Why Discernment Matters
The speaker explains that discernment is the most underappreciated part of quality. A strong discernment ability enables you to tell when you have reached your target quality and when you have not. It also helps explain why two people with similar view of quality may disagree about whether a work is finished. The concept is illustrated with analogies such as rating a stick figure on different scales or color grading a scene. The essential idea is that discernment bridges the gap between objective quality and personal targets, improving consistency across projects and teams.

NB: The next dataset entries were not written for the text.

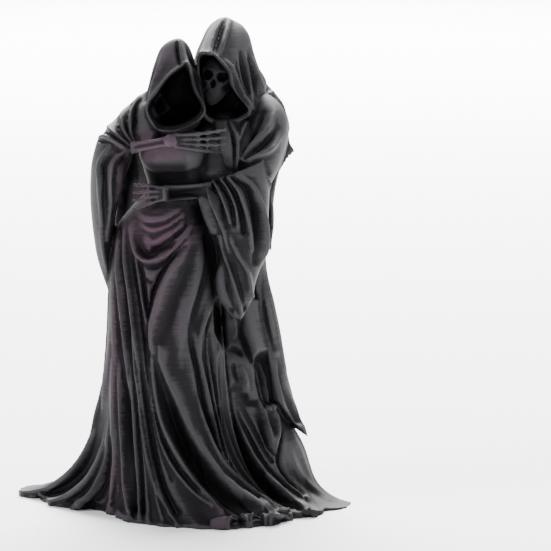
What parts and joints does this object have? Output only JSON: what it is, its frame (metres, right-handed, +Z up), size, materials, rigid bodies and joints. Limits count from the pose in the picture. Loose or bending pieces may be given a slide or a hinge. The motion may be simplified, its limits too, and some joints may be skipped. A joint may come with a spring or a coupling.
{
  "type": "grim reaper figurine",
  "caption": "Two hooded, robed figures in an embrace: a skeletal reaper behind a companion with an empty hood, their robes spreading into one flat-bottomed hem.",
  "frame": {"origin": "centre of the flat underside's box, on the surface that the figurine stands on", "axes": "+Z up, along the figurine's height; -Y to the front, where both figures face; +X to the viewer's right"},
  "size_m": [0.1268, 0.0918, 0.1801],
  "materials": {
    "resin": "dark charcoal printed resin with a soft sheen and fine horizontal layer lines"
  },
  "bodies": {
    "root": {"embracing_figures": "resin"}
  },
  "joints": []
}
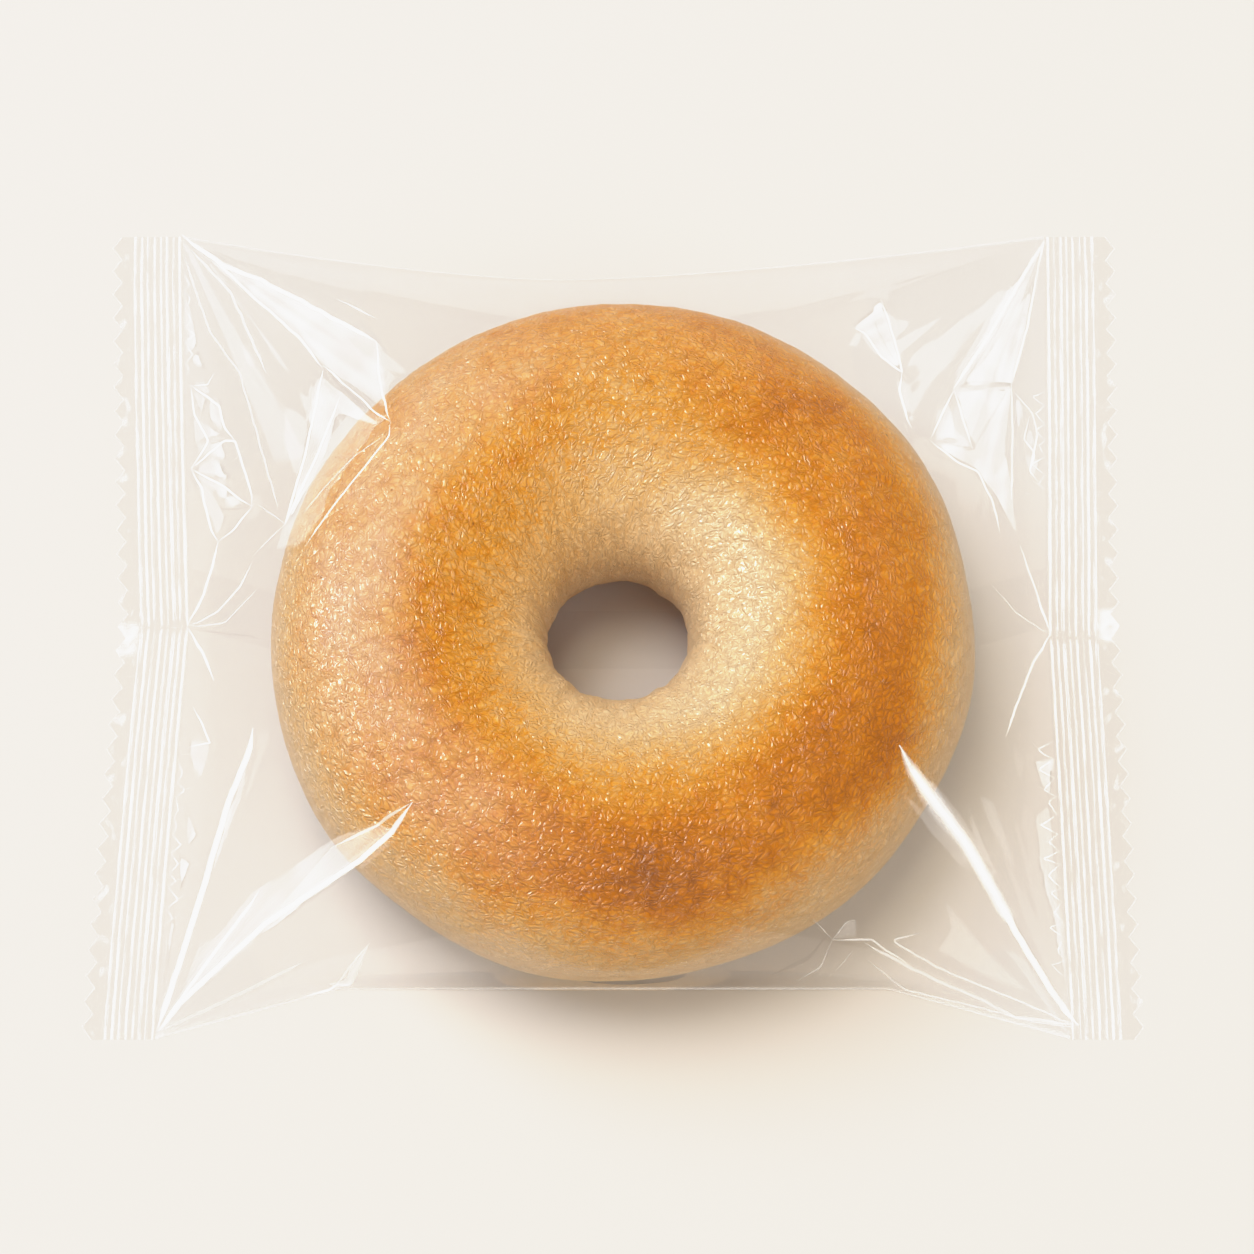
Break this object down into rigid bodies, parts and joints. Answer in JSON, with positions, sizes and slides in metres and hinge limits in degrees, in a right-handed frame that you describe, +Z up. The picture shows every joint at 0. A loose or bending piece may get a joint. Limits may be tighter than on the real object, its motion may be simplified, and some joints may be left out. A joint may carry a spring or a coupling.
{
  "type": "bagel in a sealed clear bag",
  "caption": "Plain ring bagel sealed flat in a clear pillow pack: taut film over the bagel, sunk into its hole and folded at the corners, with ribbed, serrated crimp seals at both ends.",
  "frame": {"origin": "middle of the pack's outline, on the surface that the pack lies on", "axes": "+X along the pack from the left end seal to the right one, +Y towards the back crease, +Z up through the bagel's hole"},
  "size_m": [0.1472, 0.1218, 0.0384],
  "materials": {
    "clear_film": "clear glossy packing film, almost colourless, with crisp creases; the tint is the golden crust seen through it",
    "bagel_crust": "baked bread crust, satin sheen, finely wrinkled, golden brown on the shoulders and cream round the hole and low on the sides"
  },
  "bodies": {
    "root": {"sealed_bag": "clear_film"}
  },
  "joints": []
}
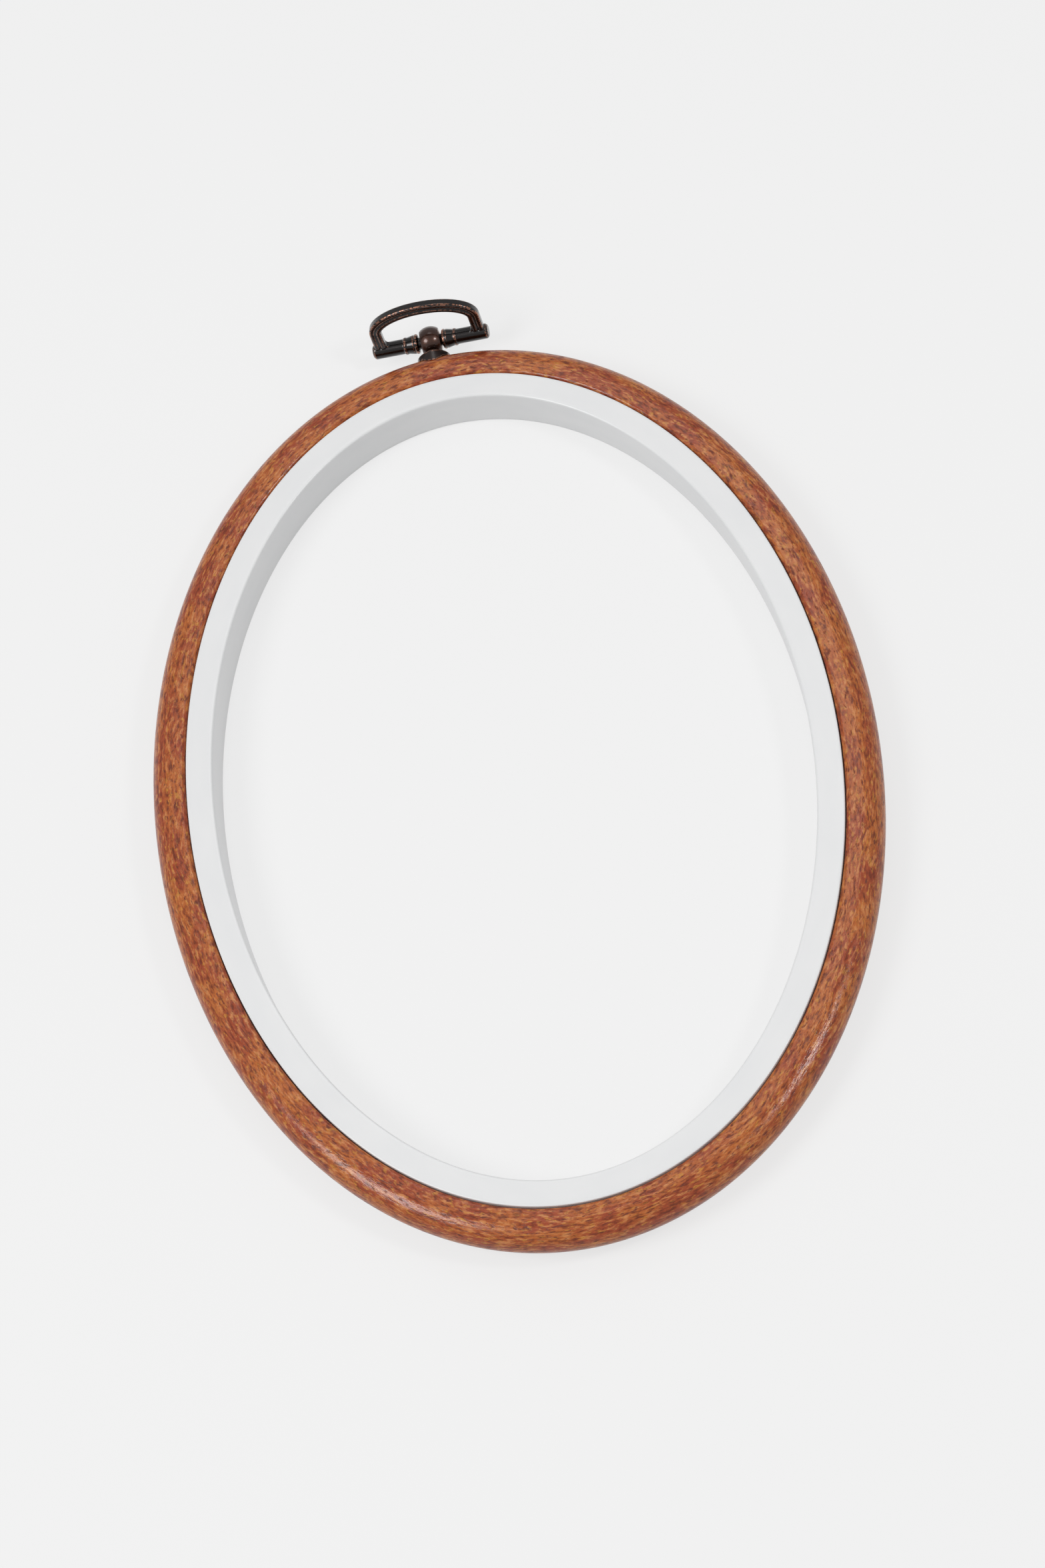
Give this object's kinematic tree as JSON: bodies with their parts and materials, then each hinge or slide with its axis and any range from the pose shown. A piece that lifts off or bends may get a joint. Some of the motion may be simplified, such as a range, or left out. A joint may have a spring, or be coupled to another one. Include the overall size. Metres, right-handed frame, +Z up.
{
  "type": "embroidery hoop",
  "caption": "Oval embroidery hoop: a rigid inner hoop, a flexible wood-grain outer hoop that clamps cloth round it, and a hanging ring on a pin at one end.",
  "frame": {"origin": "under the middle of the whole object, on the surface that it lies on", "axes": "+Y along the oval to the hanging ring, +X across the oval, +Z up out of the front of the hoop as it lies on its back"},
  "size_m": [0.1556, 0.2284, 0.0186],
  "materials": {
    "inner_hoop_plastic": "satin white moulded plastic",
    "outer_hoop_vinyl": "soft vinyl with a reddish brown wood grain, satin",
    "pin_metal": "antique copper plate",
    "washer_metal": "antique copper plate",
    "hanger_metal": "dark antique copper plate, worn bright on the high places"
  },
  "bodies": {
    "inner_hoop": {"inner_hoop": "inner_hoop_plastic"},
    "outer_hoop": {"outer_hoop": "outer_hoop_vinyl", "split_pin": "pin_metal", "cup_washer": "washer_metal"},
    "hanging_ring": {"hanging_ring": "hanger_metal"}
  },
  "joints": [
    {"name": "outer_hoop_lift", "type": "slide", "parent": "inner_hoop", "child": "outer_hoop", "axis": [0, 0, 1], "range_m": [0, 0.014]},
    {"name": "hanging_ring_swing", "type": "hinge", "parent": "outer_hoop", "child": "hanging_ring", "pos_m": [0, 0.11047, 0.0064], "axis": [0.9921, -0.1043, 0.0698], "range_deg": [-220, 65]}
  ]
}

Complexity in Collaboration
The video highlights three common scenarios where taste and discernment interact to create problems in collaborative settings. First, one person may discern quality better than another, leading to mismatched judgments about progress even when targets align. Second, two people may share the same discernment but have different tastes, resulting in disagreements about whether the work has reached its target. Third, both discernment and taste may differ, combining circumstances that complicate consensus. The speaker argues that many conflicts attributed to taste are often rooted in differences in discernment, and that recognizing this can improve communication and decision making in teams.
Practical Takeaways
To improve outcomes, the audience is encouraged to explicitly consider the Trinity of Quality, invest in developing discernment, and align targets with shared understanding of axes of quality. The talk also notes that improving discernment helps in selecting appropriate quality levels for different contexts, such as matching lighting and camera choices to the project at hand. Although the sponsor segment promotes an educational platform, the core content remains focused on applying the Trinity to real world creative tasks.
Conclusion
The central message is that quality, taste, and discernment form a cohesive framework for evaluating and improving creative work. By refining discernment and acknowledging the role of taste, collaborators can align their expectations, produce more consistent results, and determine more reliably when a project is ready for release.